I haven't gone into the practicalities because I'm looking at the whole thing from ten thousand feet. No I don't want to see the limitless creativity and growth of the web stifled, but yes, I would like to get rid of the current scenario where in order to make your webpages easy to find you have to do so much more than simply write pages that conform to basic recognised standards. (I guess the professional SEOs won't be with me on this one >;->).
The trouble is with PR is that it equates popularity with quality. Given that high quality sites are still published every day (with no links) and low quality sites have been collecting links for years... I can't see how much longer giving PR much sort of significance at all in the Google algo will still keep returning good results.
A state of affairs where Google can return a poor quality information resource on a given topic, yet be unable to find a high quality information resource on the same topic and yet where it remains in pole position for the vast majority of searches is a state of affairs in need of repair.
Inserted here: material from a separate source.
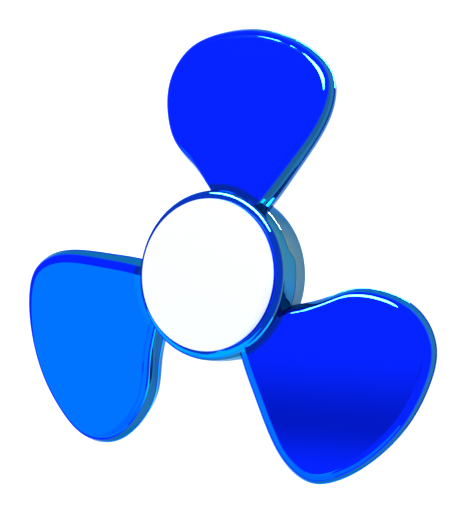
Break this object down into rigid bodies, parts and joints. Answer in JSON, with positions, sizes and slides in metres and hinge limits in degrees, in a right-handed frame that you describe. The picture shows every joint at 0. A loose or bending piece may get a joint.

The trouble is with PR is that it equates popularity with quality. Given that high quality sites are still published every day (with no links) and low quality sites have been collecting links for years... I can't see how much longer giving PR much sort of significance at all in the Google algo will still keep returning good results.
Well Said Ronin. This bothers me greatly. I can not stand publishing a great relevent site that will be buried nowhere right off the bat. I do believe that maybe we should have to do a bit more work to get them in the top of the serps. However, in my opinion, this area of Google's algo is way more flawed than people think.